I was trying to learn using SciPy and I want to create a custom distribution with the pdf defined as :
f(x) = k * x ^ (k-1) if 0 < x < 1 else 0
Based on the documentation on the scipy website I've defined the custom distribution as:
k = 7
class custom_distro(stats.rv_continuous):
def _pdf(self, x):
return k*math.pow(x,k-1) if (0<=x<=1) else 0
Now the custom_distro.pdf()
and custom_distro.cdf()
functions are working fine, but using the function .rvs()
gives the error:
The function value at x=nan is NaN; solver cannot continue.
I've tried to search for what the issue is but I cannot find any helpful suggestion.
I'd also request that if you have some good resources for the library please do suggest.
Now the custom_distro.pdf() and custom_distro.cdf() functions are working fine
This is surprising, because custom_distro
is a subclass of rv_continuous
, but each SciPy (continuous) distributions is an instance of a subclasses of rv_continuous
. For example norm_gen
is a subclass of rv_continuous
, and scipy.stats.norm
is an instance of norm_gen
. (It's weird, I know.)
Another part of the problem may have been that your distribution has finite support (your _pdf
returned 0 when x
was outside the interval [0, 1]
), but it is better to define the support of the distribution using the appropriate feature of the infrastructure. The infrastructure will take care of ensuring that the pdf
method returns 0 when the argument is outside the support, etc.

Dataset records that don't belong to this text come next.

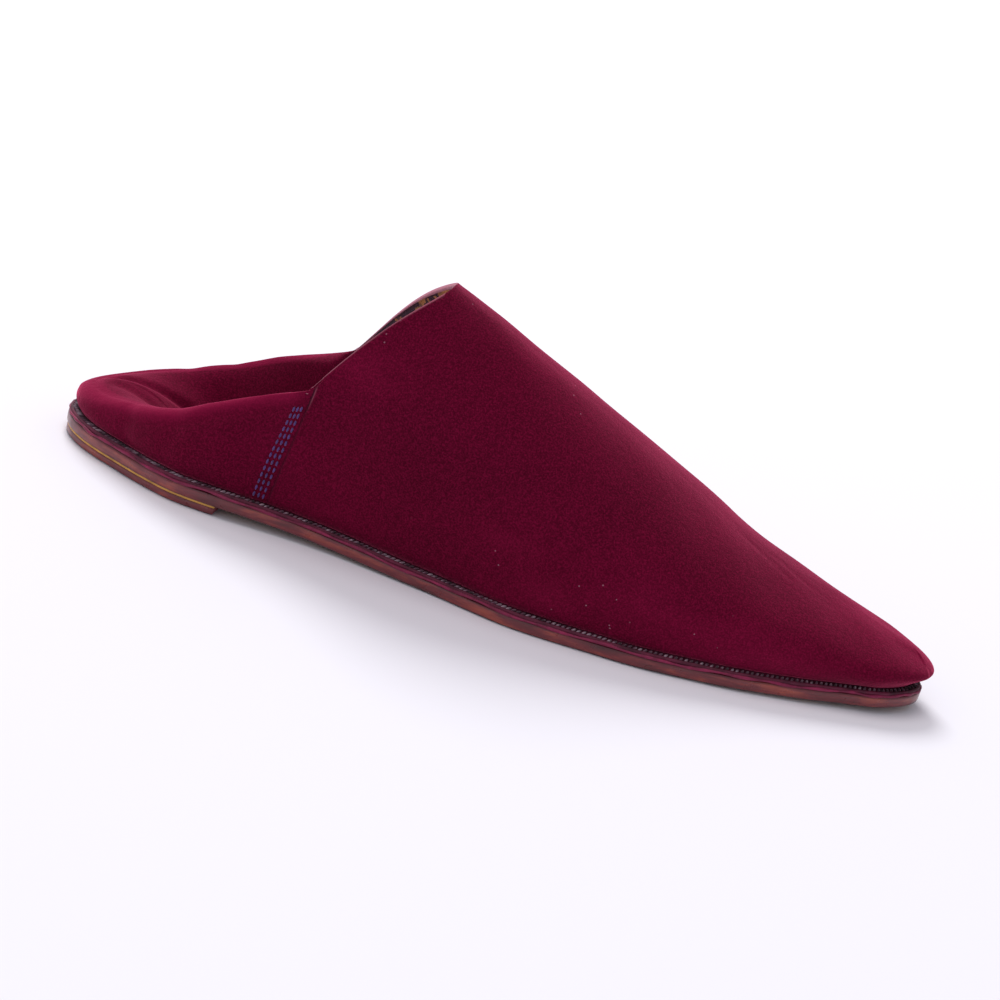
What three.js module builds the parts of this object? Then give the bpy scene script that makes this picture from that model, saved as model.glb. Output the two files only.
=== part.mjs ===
// Babouche slipper for the right foot: a leather sole with a low heel lift, a stitched welt, an insole,
// and one hollow suede upper whose vamp rises to a peak over the instep and whose back is trodden down.
//
// Millimetres. +X runs from heel to toe and +Z up. -Y is the outer (lateral) side of the foot.
// Inside this file x is counted from the back of the sole; the group is shifted at the end, so that
// the origin is the middle of the shoe's box, on the floor.

import * as THREE from "three";
import { mergeVertices } from "three/addons/utils/BufferGeometryUtils.js";

// ---------------------------------------------------------------- driving dimensions

const LENGTH = 270; // sole, from the back of the heel to the tip of the toe
const HEEL_ROUND = 34; // length of the rounded end of the heel
const TOE_ROUND = 14; // length of the rounded tip of the toe

const LIFT = 2.5; // second layer of leather under the heel
const LIFT_LENGTH = 60;
const OUTSOLE = 3.6;
const WELT = 1.2;
const WELT_WIDTH = 5.6;
const INSOLE = 2.2;
const WALL = 2; // suede and lining together
const GAP = 0.3; // between two pieces that meet

const TOE_SPRING = 2.2; // how far the tip stands off the floor
const SPRING_START = 0.64 * LENGTH;
const ARCH_BACK = 0.2 * LENGTH; // the sole comes down from the heel lift between these two
const ARCH_FRONT = 0.5 * LENGTH;

const MARGIN = 3; // the upper stands this far inside the sole's edge
const PEAK = 0.41 * LENGTH; // highest point of the vamp, over the instep
const SEAM = 0.294 * LENGTH; // where the topline meets the folded back
const WALL_BLEND = 24; // behind the seam the back's wall turns into the vamp's over this length
const FLAP_BLEND = 9; // and the turned-in flap opens out into the topline over this one
const TOPLINE_CROWN = 3.6; // the topline rises above its chord from seam to peak
const NOSE = 2.6; // the top of the toe lies this far behind its front
const NOSE_FADE = 12.5;

const ROWS = 16; // rows of points up a section of the upper
const FOLD_SHARE = 9 / 16; // share of those rows below the fold
const RIM_SHARE = 0.03; // share of the vamp's height taken by the rows above, where it meets the back
const WALL_SWELL = 1.3; // the back's wall swells by this much of the last's swell
const WALL_SWELL_AT = 0.45; // and most at this share of the wall's height
const FOLD_ROLL = 5; // the wall rolls over into the fold within this reach
const FLAP_EASE = 0.3; // share of the flap's length that eases it out of the fold and into its edge

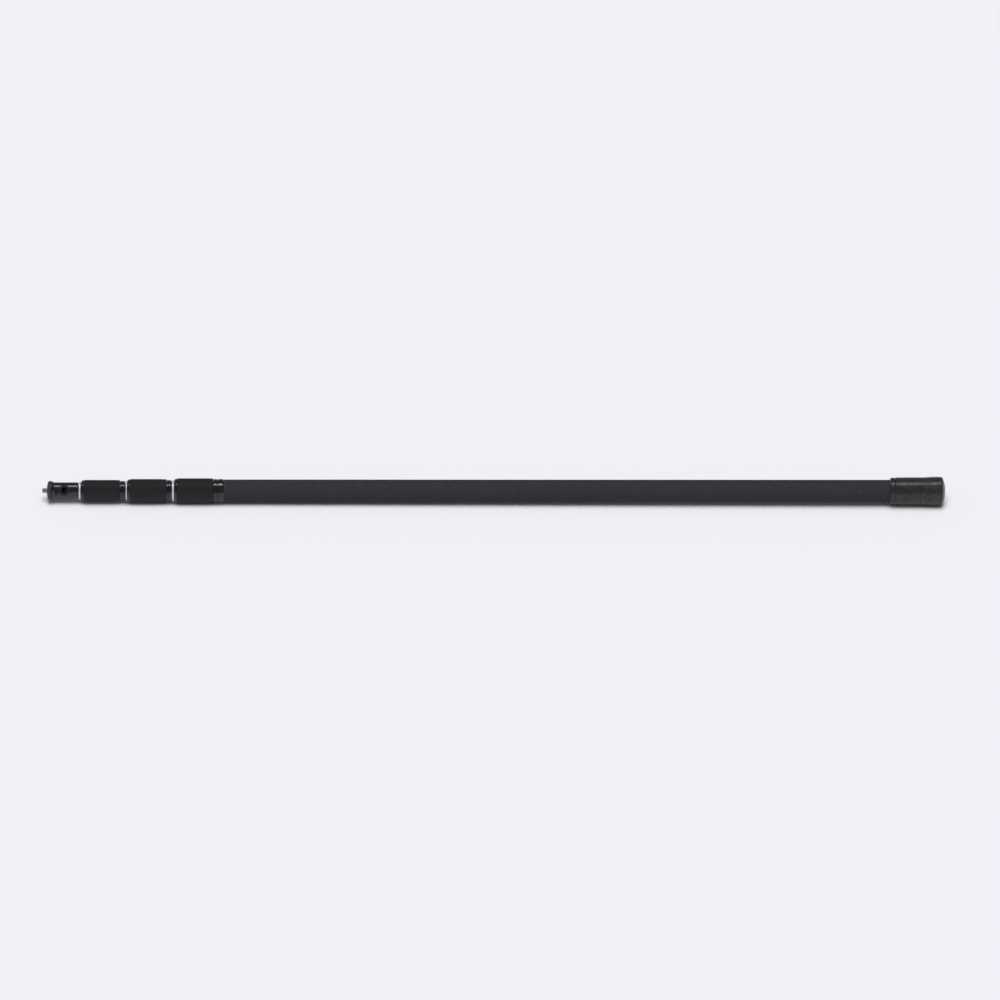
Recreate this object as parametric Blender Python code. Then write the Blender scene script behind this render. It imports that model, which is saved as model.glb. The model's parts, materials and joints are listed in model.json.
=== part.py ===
"""Four-section telescopic extension pole with twist locks, drawn collapsed.

The pole lies along X on its rubber end cap, with the threaded tip at -X and the butt at +X. The origin
is the middle of the length, under the axis, at the height of the surface that the pole lies on. Every
round piece is turned about the pole's axis, with a flat of its facets facing down. Stations are distances
from the stud's free end towards the butt.
"""

import math
from collections import namedtuple

import bmesh
import bpy
from mathutils import Matrix

MM = 0.001
GAP = 0.3 * MM  # between pieces that touch or are bonded
SIDES = 24  # of a turned piece that shows
HIDDEN_SIDES = 20  # of a turned piece inside the pole

# Tubes, from the base section to the tip section
TUBE_RADII = (13.4 * MM, 10.4 * MM, 8.6 * MM, 6.8 * MM)
TUBE_WALLS = (1.2 * MM, 0.9 * MM, 0.9 * MM, 0.9 * MM)
TUBE_BORES = tuple(radius - wall for radius, wall in zip(TUBE_RADII, TUBE_WALLS))

# Head, at the tip
STUD_RADIUS = 3.175 * MM  # 1/4 inch, 20 threads to the inch
STUD_REACH = 5.7 * MM
STUD_LENGTH = 23.6 * MM
FLANGE_RADIUS = 11.6 * MM
SEAT_RADIUS = 5.6 * MM  # of the flat round the stud, in front of the crowned edge
FLANGE_WIDTH = 5.3 * MM
SPIGOT_LENGTH = 8.4 * MM
HEAD_RADIUS = 10.0 * MM
BEAD_RADIUS = 11.3 * MM  # of the swelling on the head's front edge
HEAD_WALL = 1.6 * MM
HEAD_REAR = 43.2 * MM  # station
EXIT_STATION = 26.4 * MM
EXIT_RADIUS = 6.6 * MM
EXIT_TILT = math.radians(32)  # the cable exit faces -Y, turned up by this
THROAT_RADIUS = 3.7 * MM
GROMMET_LIP = 1.2 * MM  # above the head
SCREW_STATION = 17.1 * MM
SCREW_RADIUS = 1.4 * MM
SCREW_TILT = math.radians(13)
SCREW_COUNT = 3
SCREW_SIDES = 12

# Twist locks: lengths are measured from the front face of the nut's shell
LOCK_PLAY = 0.7 * MM  # free length in front of a lock, which the loosened nut moves into
NUT_LENGTH = 46.9 * MM
RUBBER = 0.8 * MM
RUBBER_START = 3.3 * MM
NUT_TO_COLLAR = 0.4 * MM
NOSE_FRONT = 25.0 * MM
COLLET_FRONT = 5.2 * MM
COLLET_REAR = 24.2 * MM
COLLET_SLOT = 1.0 * MM
CONE_FRONT = 4.0 * MM
CONE_LENGTH = 5.0 * MM
CONE_DROP = 1.2 * MM
WIPER_WIDTH = 2.0 * MM
THREAD_PITCH = 1.5 * MM
THREAD_DEPTH = 0.5 * MM
THREAD_RINGS = 3

# Tail of each sliding section
TAIL_SPIGOT = 12.0 * MM
TAIL_FLANGE = 2.0 * MM
GUIDE_WIDTH = 14.0 * MM
GUIDE_SPLIT = math.radians(15)
TAIL_LENGTH = GAP + TAIL_FLANGE + GAP + GUIDE_WIDTH + GAP + TAIL_FLANGE
TAIL_CLEARANCE = 1.0 * MM

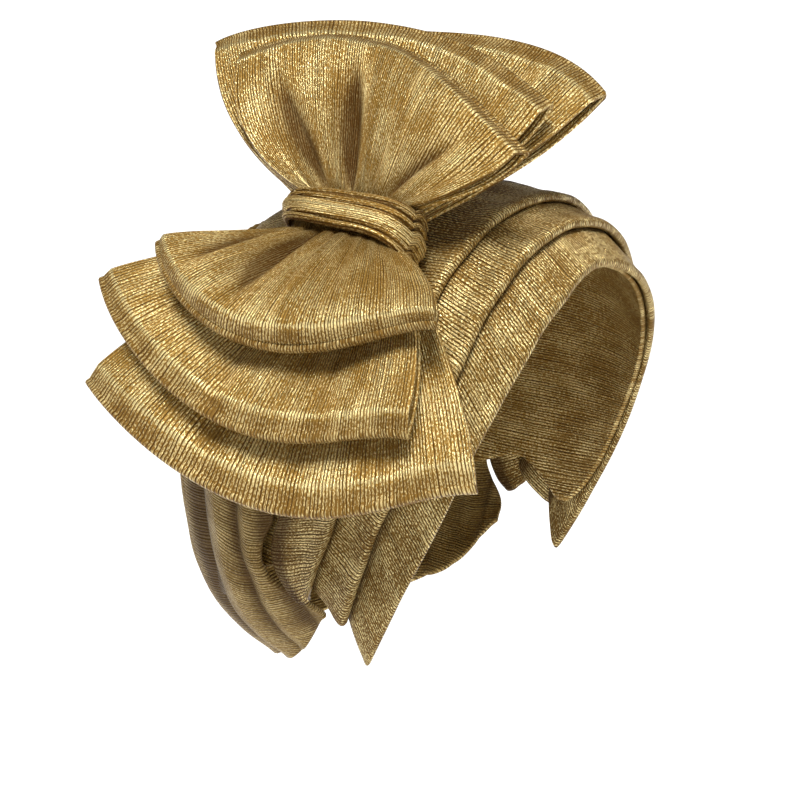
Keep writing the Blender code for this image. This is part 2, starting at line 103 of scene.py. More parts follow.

Here is code for which the rvs
method works.
from scipy import stats
import math
# note that the class is named with _gen appended
class custom_distro_gen(stats.rv_continuous):
def _pdf(self, x, k):
return k*math.pow(x, k-1)
# I'd recommend using operators, e.g.
# k * x**(k-1)
# Then you can use NumPy arrays
# But if `k` can be 0 or less, you'll need to make
# sure `x` is not of integer type or you could get an
# error (can't evaluate integer to negative integer power)
# consider defining the `_argcheck` method if there
# are restrictions on the parameter `k`
# `custom_distro` should be an instance of the `custom_distro_gen` class
# `a` and `b` define the support of the distribution; the value of the pdf
# is zero outside of the support.
custom_distro = custom_distro_gen(name='custom_distro', a=0, b=1)
custom_distro.rvs(k=2.) # 0.875097877164333
# freeze the distribution with k=2
dist = custom_distro(k=2.)
dist.rvs(size=5) # array([0.89701868, 0.65968075, 0.29795727, 0.56256978, 0.25515445])
There is some additional information about adding new distributions at Adding a New Statistics Distribution. Looking at PRs in which distributions were added will also be helpful, e.g. gh-12694.
I was trying to learn using SciPy...
Creating custom distributions is rather advanced. The process is poorly documented, and there are many issues with the infrastructure, so I would not recommend starting with this. Consider following one of the other tutorials.